Quote every line from the top of the listing down to and including the line that contains "return place".

____ SUPPLIED DATA

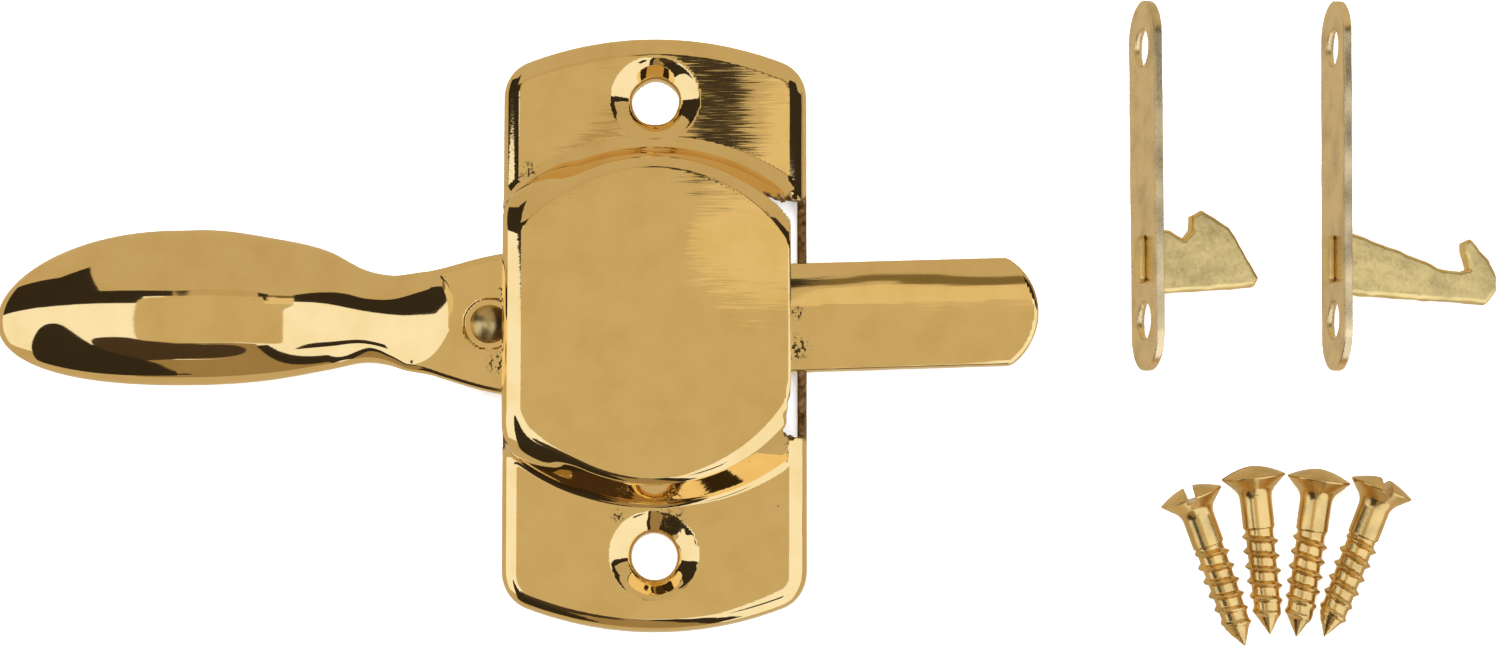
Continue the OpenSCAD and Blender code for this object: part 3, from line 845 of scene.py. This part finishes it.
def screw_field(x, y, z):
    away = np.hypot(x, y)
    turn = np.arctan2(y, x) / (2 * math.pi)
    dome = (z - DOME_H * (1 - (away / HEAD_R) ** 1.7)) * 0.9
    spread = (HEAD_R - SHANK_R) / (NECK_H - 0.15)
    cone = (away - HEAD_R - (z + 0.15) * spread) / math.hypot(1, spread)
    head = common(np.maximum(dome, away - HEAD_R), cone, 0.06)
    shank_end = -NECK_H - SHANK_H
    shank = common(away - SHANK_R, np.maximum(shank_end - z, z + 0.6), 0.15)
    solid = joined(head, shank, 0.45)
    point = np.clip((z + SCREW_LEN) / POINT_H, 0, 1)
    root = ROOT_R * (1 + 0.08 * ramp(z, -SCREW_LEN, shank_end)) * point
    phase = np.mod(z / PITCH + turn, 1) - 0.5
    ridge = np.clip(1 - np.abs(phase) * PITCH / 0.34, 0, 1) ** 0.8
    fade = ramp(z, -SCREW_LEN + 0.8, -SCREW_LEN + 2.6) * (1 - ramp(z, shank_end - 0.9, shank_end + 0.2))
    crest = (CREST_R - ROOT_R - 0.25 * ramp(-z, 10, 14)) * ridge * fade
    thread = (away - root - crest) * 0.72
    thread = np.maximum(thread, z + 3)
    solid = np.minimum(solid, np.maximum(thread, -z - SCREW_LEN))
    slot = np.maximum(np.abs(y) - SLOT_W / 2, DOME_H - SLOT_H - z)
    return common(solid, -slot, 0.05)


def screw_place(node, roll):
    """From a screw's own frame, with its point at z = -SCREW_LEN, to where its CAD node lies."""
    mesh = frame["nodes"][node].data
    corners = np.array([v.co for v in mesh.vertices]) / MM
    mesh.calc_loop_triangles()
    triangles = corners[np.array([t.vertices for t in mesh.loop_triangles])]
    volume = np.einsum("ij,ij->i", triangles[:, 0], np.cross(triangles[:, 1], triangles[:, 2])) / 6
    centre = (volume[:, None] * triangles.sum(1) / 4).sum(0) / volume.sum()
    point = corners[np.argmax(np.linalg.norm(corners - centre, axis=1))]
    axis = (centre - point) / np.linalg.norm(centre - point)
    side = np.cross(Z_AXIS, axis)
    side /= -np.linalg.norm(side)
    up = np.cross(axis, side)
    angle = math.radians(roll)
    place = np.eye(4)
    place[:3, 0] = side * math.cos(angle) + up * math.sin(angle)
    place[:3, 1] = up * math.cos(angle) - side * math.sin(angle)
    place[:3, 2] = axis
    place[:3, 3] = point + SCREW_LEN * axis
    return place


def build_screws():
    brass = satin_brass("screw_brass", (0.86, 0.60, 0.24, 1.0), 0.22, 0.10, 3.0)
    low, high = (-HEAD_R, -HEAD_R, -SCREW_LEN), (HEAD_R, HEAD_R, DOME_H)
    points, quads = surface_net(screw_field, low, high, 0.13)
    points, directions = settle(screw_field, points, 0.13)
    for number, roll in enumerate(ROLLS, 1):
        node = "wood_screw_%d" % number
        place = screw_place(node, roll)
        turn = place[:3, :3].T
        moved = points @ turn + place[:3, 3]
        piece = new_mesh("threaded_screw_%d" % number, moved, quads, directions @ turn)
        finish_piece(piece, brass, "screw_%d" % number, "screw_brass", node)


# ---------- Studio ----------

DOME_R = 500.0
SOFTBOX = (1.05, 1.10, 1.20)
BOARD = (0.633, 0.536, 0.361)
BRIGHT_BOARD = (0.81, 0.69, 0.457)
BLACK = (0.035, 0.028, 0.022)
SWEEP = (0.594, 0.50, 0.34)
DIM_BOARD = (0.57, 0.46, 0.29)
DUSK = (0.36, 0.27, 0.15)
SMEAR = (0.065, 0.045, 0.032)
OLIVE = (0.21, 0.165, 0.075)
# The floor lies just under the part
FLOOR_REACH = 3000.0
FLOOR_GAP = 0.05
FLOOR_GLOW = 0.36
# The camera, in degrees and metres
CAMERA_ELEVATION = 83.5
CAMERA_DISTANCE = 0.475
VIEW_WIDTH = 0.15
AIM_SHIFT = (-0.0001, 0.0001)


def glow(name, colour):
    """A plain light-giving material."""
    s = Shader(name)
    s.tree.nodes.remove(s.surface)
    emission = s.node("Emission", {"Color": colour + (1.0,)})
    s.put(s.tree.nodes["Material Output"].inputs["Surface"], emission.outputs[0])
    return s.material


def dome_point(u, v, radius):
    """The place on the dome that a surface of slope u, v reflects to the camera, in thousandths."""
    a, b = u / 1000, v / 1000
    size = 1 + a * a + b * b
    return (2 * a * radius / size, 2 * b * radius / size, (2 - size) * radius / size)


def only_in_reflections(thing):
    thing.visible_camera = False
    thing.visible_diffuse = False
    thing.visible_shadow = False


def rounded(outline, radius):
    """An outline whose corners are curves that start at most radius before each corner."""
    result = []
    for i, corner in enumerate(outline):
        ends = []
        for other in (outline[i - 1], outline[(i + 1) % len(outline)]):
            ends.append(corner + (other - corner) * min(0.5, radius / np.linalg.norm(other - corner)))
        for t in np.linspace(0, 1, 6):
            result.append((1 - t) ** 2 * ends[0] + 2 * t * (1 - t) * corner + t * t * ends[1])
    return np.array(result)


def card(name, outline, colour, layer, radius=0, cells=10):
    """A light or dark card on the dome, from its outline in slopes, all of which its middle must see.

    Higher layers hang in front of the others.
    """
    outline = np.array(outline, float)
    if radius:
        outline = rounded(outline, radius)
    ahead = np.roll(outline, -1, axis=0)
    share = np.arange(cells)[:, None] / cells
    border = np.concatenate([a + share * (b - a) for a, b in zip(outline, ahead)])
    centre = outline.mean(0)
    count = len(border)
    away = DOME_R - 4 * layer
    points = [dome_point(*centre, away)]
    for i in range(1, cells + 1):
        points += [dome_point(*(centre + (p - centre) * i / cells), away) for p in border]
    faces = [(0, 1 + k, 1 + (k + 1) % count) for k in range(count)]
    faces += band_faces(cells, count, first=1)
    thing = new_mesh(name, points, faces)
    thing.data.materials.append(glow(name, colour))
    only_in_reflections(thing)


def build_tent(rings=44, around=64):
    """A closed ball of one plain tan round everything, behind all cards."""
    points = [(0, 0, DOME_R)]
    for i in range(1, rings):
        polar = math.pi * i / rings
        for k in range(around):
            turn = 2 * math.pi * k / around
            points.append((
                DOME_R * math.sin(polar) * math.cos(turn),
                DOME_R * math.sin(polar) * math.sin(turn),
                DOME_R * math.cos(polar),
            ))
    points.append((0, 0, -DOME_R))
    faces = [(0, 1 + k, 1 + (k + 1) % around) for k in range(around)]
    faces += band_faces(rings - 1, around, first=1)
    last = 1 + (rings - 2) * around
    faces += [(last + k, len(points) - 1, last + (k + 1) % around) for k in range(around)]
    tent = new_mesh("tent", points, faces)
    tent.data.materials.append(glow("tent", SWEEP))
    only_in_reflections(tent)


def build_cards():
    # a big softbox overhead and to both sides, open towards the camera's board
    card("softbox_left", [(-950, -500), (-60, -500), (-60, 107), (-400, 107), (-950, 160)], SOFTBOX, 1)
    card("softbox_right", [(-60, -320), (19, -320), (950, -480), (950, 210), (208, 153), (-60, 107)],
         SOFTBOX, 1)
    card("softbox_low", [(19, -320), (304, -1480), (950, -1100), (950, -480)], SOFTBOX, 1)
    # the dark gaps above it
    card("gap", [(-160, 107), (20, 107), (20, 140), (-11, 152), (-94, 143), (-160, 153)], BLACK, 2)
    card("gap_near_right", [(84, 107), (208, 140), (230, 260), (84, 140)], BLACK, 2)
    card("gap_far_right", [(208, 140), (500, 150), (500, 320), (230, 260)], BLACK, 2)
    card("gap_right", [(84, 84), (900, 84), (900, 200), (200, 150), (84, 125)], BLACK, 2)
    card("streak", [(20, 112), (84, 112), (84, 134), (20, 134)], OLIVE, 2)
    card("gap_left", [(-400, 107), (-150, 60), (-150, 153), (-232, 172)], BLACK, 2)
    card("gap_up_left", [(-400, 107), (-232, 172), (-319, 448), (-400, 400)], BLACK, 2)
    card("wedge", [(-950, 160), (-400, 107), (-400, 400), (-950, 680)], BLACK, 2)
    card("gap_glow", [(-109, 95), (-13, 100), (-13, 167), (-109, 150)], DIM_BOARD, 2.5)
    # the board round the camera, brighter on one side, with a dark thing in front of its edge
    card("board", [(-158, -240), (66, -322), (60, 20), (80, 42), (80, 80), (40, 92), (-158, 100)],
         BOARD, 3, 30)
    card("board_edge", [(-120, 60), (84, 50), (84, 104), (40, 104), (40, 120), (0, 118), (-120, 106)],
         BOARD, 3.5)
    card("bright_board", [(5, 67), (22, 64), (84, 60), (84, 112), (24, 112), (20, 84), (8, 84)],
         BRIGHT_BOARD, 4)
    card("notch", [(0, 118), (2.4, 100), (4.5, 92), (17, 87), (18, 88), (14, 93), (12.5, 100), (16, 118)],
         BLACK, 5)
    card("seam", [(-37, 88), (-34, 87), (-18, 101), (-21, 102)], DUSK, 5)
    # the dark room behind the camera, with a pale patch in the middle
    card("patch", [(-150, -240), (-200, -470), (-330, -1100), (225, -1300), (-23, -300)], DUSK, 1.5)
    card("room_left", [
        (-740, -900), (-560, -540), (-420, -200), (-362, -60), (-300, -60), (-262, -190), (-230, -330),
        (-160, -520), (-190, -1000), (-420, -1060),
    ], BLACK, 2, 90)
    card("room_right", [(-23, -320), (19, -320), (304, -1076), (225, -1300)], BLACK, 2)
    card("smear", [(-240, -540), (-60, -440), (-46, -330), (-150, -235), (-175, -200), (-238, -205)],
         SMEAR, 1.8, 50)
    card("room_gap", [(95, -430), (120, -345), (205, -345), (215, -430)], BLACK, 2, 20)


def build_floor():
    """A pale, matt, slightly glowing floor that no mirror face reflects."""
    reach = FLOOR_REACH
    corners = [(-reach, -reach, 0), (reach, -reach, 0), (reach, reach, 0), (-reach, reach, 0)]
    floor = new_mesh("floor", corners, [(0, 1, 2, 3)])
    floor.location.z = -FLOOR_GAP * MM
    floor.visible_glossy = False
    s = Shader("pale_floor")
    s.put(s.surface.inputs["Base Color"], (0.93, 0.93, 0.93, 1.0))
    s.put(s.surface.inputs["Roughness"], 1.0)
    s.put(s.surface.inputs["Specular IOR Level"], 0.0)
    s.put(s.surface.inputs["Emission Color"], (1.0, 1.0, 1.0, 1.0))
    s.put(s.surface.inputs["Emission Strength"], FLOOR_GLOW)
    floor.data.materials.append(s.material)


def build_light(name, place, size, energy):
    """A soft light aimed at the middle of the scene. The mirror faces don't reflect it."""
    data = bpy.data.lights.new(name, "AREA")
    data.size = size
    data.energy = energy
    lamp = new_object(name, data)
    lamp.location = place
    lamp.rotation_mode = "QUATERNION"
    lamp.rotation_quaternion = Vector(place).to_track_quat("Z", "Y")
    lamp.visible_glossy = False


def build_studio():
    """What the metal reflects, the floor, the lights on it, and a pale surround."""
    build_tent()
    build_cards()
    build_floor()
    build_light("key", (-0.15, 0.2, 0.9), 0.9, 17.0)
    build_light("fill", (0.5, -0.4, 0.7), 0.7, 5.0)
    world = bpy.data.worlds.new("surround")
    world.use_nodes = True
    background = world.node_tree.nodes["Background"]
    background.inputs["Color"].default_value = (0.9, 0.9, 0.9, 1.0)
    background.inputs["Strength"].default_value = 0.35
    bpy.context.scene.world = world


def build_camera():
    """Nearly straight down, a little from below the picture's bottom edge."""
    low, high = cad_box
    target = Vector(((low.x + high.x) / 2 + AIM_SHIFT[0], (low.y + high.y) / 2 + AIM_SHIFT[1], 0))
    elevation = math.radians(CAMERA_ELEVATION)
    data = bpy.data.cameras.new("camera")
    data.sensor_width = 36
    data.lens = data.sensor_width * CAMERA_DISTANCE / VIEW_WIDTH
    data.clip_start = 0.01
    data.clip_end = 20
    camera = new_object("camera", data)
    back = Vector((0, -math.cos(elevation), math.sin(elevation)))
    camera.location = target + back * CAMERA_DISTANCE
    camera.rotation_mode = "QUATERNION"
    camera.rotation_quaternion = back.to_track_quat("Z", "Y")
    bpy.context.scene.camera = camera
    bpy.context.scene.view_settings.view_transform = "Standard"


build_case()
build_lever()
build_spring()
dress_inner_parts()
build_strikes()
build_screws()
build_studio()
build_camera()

________

CORRECT RESPONSE
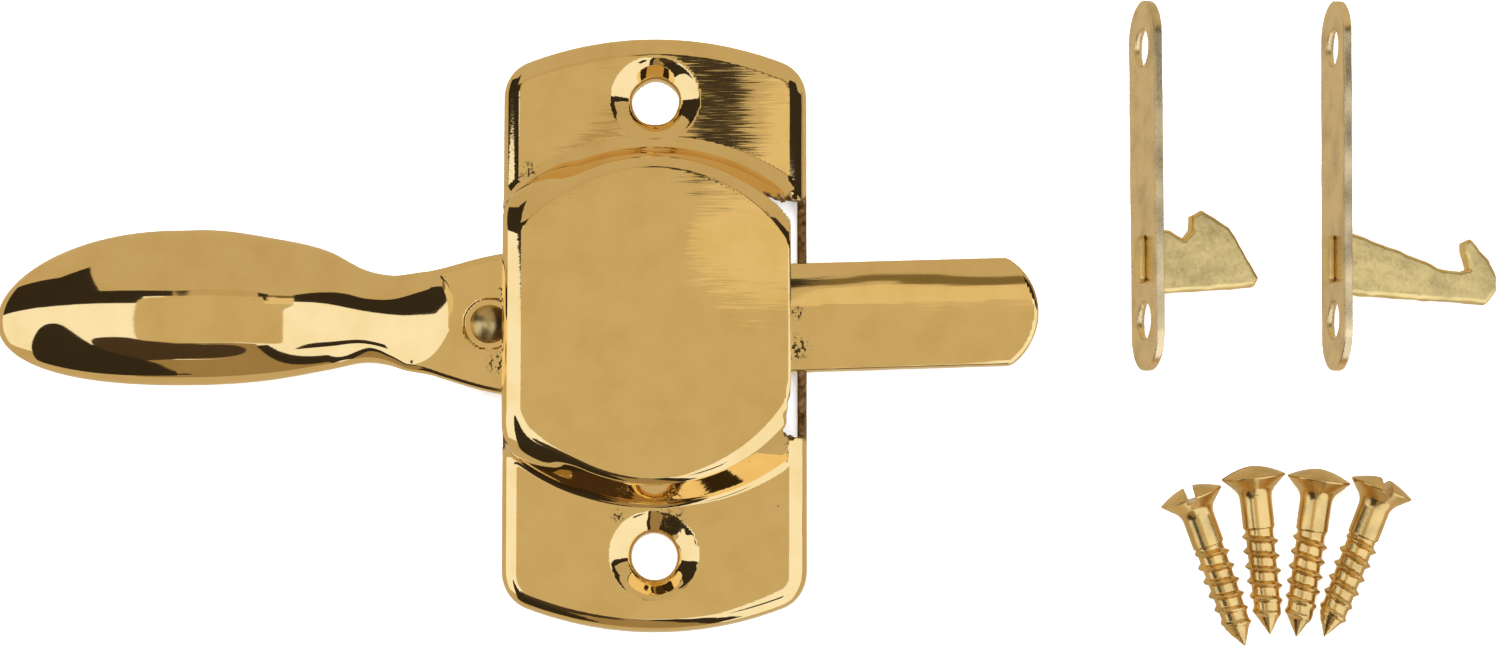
Continue the OpenSCAD and Blender code for this object: part 3, from line 845 of scene.py. This part finishes it.
def screw_field(x, y, z):
    away = np.hypot(x, y)
    turn = np.arctan2(y, x) / (2 * math.pi)
    dome = (z - DOME_H * (1 - (away / HEAD_R) ** 1.7)) * 0.9
    spread = (HEAD_R - SHANK_R) / (NECK_H - 0.15)
    cone = (away - HEAD_R - (z + 0.15) * spread) / math.hypot(1, spread)
    head = common(np.maximum(dome, away - HEAD_R), cone, 0.06)
    shank_end = -NECK_H - SHANK_H
    shank = common(away - SHANK_R, np.maximum(shank_end - z, z + 0.6), 0.15)
    solid = joined(head, shank, 0.45)
    point = np.clip((z + SCREW_LEN) / POINT_H, 0, 1)
    root = ROOT_R * (1 + 0.08 * ramp(z, -SCREW_LEN, shank_end)) * point
    phase = np.mod(z / PITCH + turn, 1) - 0.5
    ridge = np.clip(1 - np.abs(phase) * PITCH / 0.34, 0, 1) ** 0.8
    fade = ramp(z, -SCREW_LEN + 0.8, -SCREW_LEN + 2.6) * (1 - ramp(z, shank_end - 0.9, shank_end + 0.2))
    crest = (CREST_R - ROOT_R - 0.25 * ramp(-z, 10, 14)) * ridge * fade
    thread = (away - root - crest) * 0.72
    thread = np.maximum(thread, z + 3)
    solid = np.minimum(solid, np.maximum(thread, -z - SCREW_LEN))
    slot = np.maximum(np.abs(y) - SLOT_W / 2, DOME_H - SLOT_H - z)
    return common(solid, -slot, 0.05)


def screw_place(node, roll):
    """From a screw's own frame, with its point at z = -SCREW_LEN, to where its CAD node lies."""
    mesh = frame["nodes"][node].data
    corners = np.array([v.co for v in mesh.vertices]) / MM
    mesh.calc_loop_triangles()
    triangles = corners[np.array([t.vertices for t in mesh.loop_triangles])]
    volume = np.einsum("ij,ij->i", triangles[:, 0], np.cross(triangles[:, 1], triangles[:, 2])) / 6
    centre = (volume[:, None] * triangles.sum(1) / 4).sum(0) / volume.sum()
    point = corners[np.argmax(np.linalg.norm(corners - centre, axis=1))]
    axis = (centre - point) / np.linalg.norm(centre - point)
    side = np.cross(Z_AXIS, axis)
    side /= -np.linalg.norm(side)
    up = np.cross(axis, side)
    angle = math.radians(roll)
    place = np.eye(4)
    place[:3, 0] = side * math.cos(angle) + up * math.sin(angle)
    place[:3, 1] = up * math.cos(angle) - side * math.sin(angle)
    place[:3, 2] = axis
    place[:3, 3] = point + SCREW_LEN * axis
    return place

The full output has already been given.